(What is asked)
Repeat exactly the lines from the one containing "bpy.context.scene.collection.objects.link(empty)" through the one containing "cad_parts[node].hide_render = cad_parts[node].hide_viewport", both lines included, please, without any other lines.

(Entries supplied)

--- begin ---

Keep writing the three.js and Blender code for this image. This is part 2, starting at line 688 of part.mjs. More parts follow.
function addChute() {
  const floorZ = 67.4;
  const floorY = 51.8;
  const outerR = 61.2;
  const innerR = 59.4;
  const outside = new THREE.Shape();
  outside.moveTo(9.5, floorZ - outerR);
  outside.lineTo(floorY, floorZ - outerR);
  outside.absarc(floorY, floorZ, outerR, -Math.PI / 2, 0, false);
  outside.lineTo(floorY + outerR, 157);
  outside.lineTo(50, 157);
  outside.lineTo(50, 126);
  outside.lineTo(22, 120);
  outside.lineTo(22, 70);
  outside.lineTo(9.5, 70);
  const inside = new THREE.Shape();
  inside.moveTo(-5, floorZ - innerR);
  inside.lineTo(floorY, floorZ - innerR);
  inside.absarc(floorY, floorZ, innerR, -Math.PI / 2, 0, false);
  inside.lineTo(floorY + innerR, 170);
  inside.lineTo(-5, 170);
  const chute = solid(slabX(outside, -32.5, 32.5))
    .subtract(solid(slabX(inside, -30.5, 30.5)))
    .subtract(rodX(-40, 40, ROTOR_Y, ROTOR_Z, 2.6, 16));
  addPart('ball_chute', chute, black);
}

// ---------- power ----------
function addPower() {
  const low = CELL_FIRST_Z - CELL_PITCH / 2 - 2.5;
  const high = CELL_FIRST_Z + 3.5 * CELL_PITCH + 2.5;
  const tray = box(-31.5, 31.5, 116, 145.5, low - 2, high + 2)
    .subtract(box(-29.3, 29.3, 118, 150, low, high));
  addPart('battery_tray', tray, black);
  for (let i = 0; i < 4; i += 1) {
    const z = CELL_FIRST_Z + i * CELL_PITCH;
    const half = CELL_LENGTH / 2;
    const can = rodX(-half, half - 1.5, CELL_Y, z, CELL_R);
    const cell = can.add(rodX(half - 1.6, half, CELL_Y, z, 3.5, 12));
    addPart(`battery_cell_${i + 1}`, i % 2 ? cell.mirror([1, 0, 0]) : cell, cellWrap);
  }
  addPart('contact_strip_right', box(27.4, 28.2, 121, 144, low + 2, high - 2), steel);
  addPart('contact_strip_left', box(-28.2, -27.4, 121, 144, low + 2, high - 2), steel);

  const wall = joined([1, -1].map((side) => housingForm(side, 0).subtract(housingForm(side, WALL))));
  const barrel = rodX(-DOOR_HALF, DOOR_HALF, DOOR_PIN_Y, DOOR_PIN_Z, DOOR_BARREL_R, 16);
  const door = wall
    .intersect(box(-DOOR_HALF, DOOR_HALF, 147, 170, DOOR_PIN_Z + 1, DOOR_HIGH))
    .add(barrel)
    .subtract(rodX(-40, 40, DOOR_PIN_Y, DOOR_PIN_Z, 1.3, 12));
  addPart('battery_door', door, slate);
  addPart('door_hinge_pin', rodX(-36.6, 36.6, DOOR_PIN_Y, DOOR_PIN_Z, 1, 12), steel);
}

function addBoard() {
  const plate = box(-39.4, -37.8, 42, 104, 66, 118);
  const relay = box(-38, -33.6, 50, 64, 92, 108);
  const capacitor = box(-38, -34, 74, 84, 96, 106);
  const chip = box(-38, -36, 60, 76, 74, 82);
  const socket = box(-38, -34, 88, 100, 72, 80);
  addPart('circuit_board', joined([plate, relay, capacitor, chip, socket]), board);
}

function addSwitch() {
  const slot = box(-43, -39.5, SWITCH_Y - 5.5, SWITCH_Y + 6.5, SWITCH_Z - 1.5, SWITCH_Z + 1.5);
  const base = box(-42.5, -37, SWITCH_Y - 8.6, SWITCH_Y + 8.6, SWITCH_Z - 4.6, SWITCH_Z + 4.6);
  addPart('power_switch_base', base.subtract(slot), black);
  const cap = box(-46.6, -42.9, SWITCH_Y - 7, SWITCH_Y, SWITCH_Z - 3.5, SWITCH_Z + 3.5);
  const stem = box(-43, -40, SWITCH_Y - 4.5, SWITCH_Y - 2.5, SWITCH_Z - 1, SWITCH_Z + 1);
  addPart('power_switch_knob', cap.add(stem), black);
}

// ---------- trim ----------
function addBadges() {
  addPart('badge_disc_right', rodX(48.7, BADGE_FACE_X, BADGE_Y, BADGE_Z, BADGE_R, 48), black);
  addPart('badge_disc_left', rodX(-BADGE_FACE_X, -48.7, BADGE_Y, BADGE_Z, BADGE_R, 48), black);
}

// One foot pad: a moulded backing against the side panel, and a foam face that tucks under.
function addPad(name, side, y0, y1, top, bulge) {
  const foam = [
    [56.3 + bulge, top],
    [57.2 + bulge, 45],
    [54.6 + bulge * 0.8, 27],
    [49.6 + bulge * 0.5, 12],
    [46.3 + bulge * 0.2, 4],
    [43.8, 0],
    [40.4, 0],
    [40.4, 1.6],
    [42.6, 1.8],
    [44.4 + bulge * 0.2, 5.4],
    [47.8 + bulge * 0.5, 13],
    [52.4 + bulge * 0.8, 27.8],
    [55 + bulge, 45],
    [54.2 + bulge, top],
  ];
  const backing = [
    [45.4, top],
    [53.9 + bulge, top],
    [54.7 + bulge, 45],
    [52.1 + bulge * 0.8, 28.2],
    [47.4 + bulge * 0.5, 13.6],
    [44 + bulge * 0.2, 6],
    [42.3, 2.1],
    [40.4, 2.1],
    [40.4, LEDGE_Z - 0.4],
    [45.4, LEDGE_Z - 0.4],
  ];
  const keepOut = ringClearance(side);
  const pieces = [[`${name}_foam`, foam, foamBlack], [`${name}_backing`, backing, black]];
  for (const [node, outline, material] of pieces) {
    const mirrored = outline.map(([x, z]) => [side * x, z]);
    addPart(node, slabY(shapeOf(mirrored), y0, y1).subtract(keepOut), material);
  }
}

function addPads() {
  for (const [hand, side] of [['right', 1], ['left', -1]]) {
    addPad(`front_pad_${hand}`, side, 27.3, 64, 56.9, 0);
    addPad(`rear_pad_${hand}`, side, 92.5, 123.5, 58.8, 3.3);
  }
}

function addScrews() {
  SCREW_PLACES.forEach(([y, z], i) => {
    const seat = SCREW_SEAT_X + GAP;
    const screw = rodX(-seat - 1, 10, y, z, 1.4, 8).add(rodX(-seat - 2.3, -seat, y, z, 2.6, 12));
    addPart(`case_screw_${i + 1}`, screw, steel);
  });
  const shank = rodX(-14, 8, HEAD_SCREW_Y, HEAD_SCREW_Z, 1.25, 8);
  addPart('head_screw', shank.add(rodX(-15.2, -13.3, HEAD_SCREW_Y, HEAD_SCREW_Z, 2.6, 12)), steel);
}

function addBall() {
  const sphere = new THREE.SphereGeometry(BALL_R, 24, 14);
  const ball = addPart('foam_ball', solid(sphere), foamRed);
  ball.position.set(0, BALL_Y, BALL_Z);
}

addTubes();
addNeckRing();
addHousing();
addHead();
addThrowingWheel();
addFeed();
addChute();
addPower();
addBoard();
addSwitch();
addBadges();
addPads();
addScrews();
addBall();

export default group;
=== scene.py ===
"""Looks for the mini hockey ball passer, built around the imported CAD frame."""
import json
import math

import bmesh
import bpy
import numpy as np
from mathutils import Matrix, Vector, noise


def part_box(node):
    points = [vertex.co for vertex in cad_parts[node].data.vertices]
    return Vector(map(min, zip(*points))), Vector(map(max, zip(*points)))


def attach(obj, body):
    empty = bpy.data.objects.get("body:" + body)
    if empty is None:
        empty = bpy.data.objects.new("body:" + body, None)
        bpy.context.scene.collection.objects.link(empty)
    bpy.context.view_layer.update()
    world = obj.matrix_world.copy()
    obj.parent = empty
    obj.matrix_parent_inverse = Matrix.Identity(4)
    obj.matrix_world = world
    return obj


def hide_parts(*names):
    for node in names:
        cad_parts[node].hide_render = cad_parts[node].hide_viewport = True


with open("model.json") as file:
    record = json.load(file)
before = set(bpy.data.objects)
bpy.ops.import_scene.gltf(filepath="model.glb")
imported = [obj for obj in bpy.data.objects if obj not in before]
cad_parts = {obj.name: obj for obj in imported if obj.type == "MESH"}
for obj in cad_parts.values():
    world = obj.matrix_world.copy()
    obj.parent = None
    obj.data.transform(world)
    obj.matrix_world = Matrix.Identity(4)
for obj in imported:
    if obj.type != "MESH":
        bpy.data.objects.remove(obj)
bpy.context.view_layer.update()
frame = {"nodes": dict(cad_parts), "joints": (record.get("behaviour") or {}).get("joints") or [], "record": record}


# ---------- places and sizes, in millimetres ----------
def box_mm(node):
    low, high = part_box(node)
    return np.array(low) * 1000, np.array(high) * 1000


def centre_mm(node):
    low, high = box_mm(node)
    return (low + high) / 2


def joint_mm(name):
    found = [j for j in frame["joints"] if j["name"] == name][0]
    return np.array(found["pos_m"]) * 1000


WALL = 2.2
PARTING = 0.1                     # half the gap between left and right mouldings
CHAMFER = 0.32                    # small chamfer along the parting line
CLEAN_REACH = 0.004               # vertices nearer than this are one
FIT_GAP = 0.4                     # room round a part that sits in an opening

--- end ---
--- begin ---

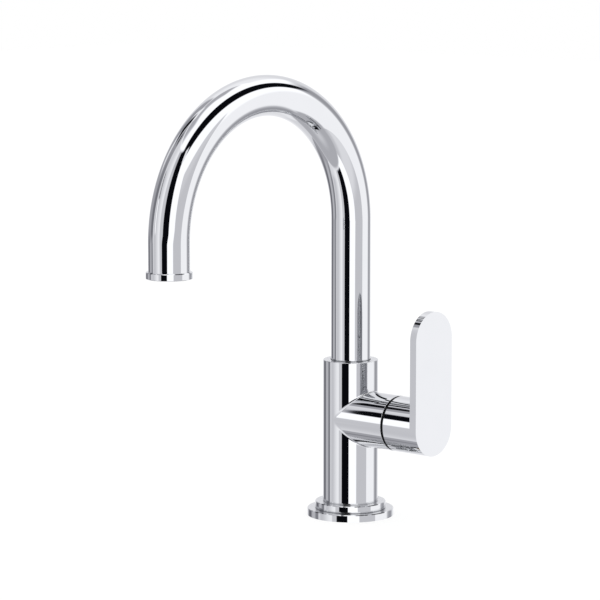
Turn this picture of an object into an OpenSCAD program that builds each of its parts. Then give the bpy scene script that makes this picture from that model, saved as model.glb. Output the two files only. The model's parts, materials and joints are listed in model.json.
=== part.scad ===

--- end ---

(Response to the task)
        bpy.context.scene.collection.objects.link(empty)
    bpy.context.view_layer.update()
    world = obj.matrix_world.copy()
    obj.parent = empty
    obj.matrix_parent_inverse = Matrix.Identity(4)
    obj.matrix_world = world
    return obj


def hide_parts(*names):
    for node in names:
        cad_parts[node].hide_render = cad_parts[node].hide_viewport = True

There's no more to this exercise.